As soon as Mr. Crudup makes his swishy entrance, it is clear that "United'' is going to be a crowdpleaser. Ms. Peet glides through the scene with easy charm until midway; then her mind goes blank and she begins to improvise. "I just don't know what to say,'' she says twice before looking at her feet. "I'm stumped.''

A long awkward pause.

Mr. Leight, sitting in the orchestra, gets a sinking feeling as several members of the audience whisper to one another. By the look on her face, Ms. Peet has probably reached the point of regret that Ms. Fallon mentioned almost 24 hours ago. Then Mr. Mandvi takes a script out of his bag, prompting one of the biggest cheers of the evening. The moment of regret passes and Ms. Peet erupts in giggles while Mr. Mandvi, hamming it up, fakes leaving the stage as if in embarrassment. The crowd eats it up.

"People like bloopers,'' Mr. Leight says at intermission.

Even playwrights? He won't go that far, but he acknowledges that once the play is onstage, it is out of his hands. " 'The 24-Hour Plays' is a good exercise in learning how to let go,'' he says.




Campbell Robertson

New York Times, October 22, 2007

I have had enough coffee to kill a walrus.

Billy Crudup, as originally reported, is not in “24 Hour Plays” this year. Margaret Cho, though she was originally listed as a participant, is not here either. I am not sure what the alibi is for either of them. It’s never easy to wrangle all the actors for this event, and, one producer said, particularly tricky this year since everyone is trying to get some work in Hollywood before the movies go on strike.

The appeal of having movie actors involved in the process is partly, of course: ‘Ooh, look at the famous people.’ But there are charms to watching Hollywood types do theater on the fly. An assumption often takes hold about famous movie actors, that they report to work once a day, say four lines that they haven’t memorized and then go back to eating caviar in their gold trailers.

Live theater reveals whether or not an actor can deliver without the luxury of editing or re-takes; the speed-chess version does the same thing but also ditches the luxury of a long rehearsal process.

“I’ve never acted on stage before” announces Chris Rock as soon as he steps onto the stage of the American Airlines. About an hour before, the actors gathered in the lobby to hear casting announcements and rehearsal studio assignments.

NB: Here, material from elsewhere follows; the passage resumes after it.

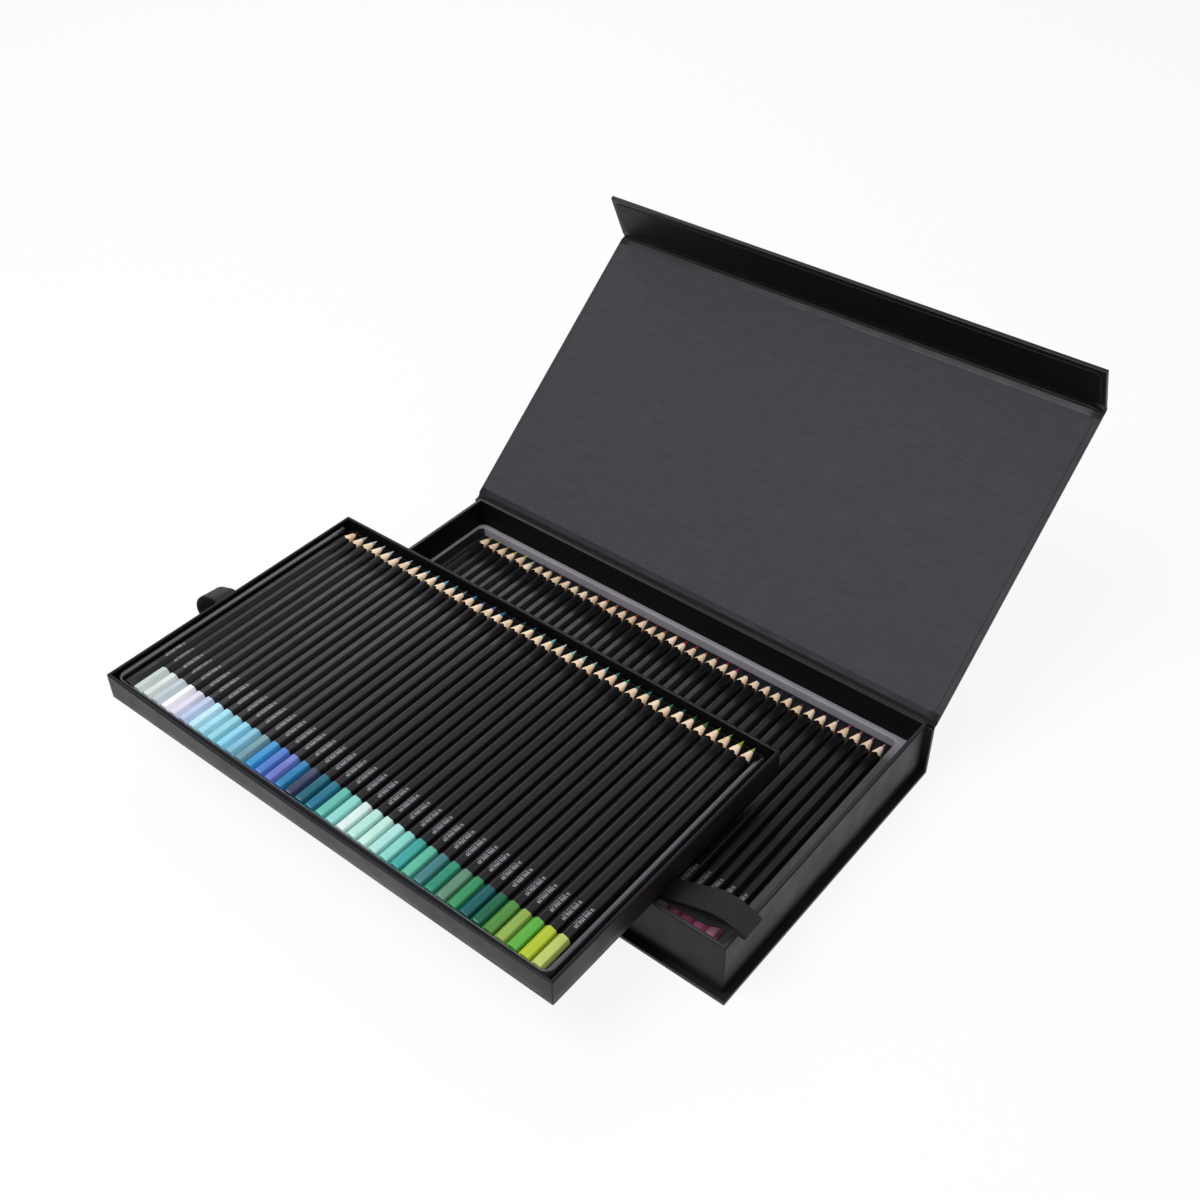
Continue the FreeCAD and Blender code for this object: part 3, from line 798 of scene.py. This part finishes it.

Mr. Rock was cast in “I.P.,” in which he plays a secretly gay action movie star trying to adopt. The adoption counselor is played by Marlo Thomas. These are two people you would not normally find in the same paragraph.

As Mr. Leight is giving notes to the other actors, Mr. Rock paces the stage, looking out at the orchestra section. “So who comes to this thing?” he asks no one in particular. “A bunch of people from Nevada? How much are the tickets?”

Meanwhile, Mr. Leight has been up all night writing this play, tells me that after rehearsal he has to go write a “Law and Order C.I.” episode. After that, he’s coming back for tonight’s performance. He doesn’t even look that tired.



 Village Voice, Jan 22, 2008

Michael Musto

Let me keep the body parts coming by telling you that at The 24-Hour Musicals at Joe's Pub, a mini-documentary showed the frantic creative process that had resulted in the evening's entertainment. ("What rhymes with vagina?" a panicky lyricist was seen asking, as the clock ticked. I don't know—orange?) The idea was to serve four little tuners created and rehearsed in a 24-hour period, all to benefit the Exchange and the Orchard Project. Rome wasn't built in a day, but unfortunately, Rome isn't four short musicals! The tossed-together quickies were endearing, bittersweet, erratic, and shockingly good, mostly about the need for partnership in the face of fear and disability. The vagina line never surfaced, but I would have written: "She had a big vagina/But don't you dare judge Ina/Claire." (Ina Claire was a 1920s stage diva who may or may not have had a big one; poetic license is called for when one has to create art so quickly. But one thing I do know: She never flashed her butt crack in public.)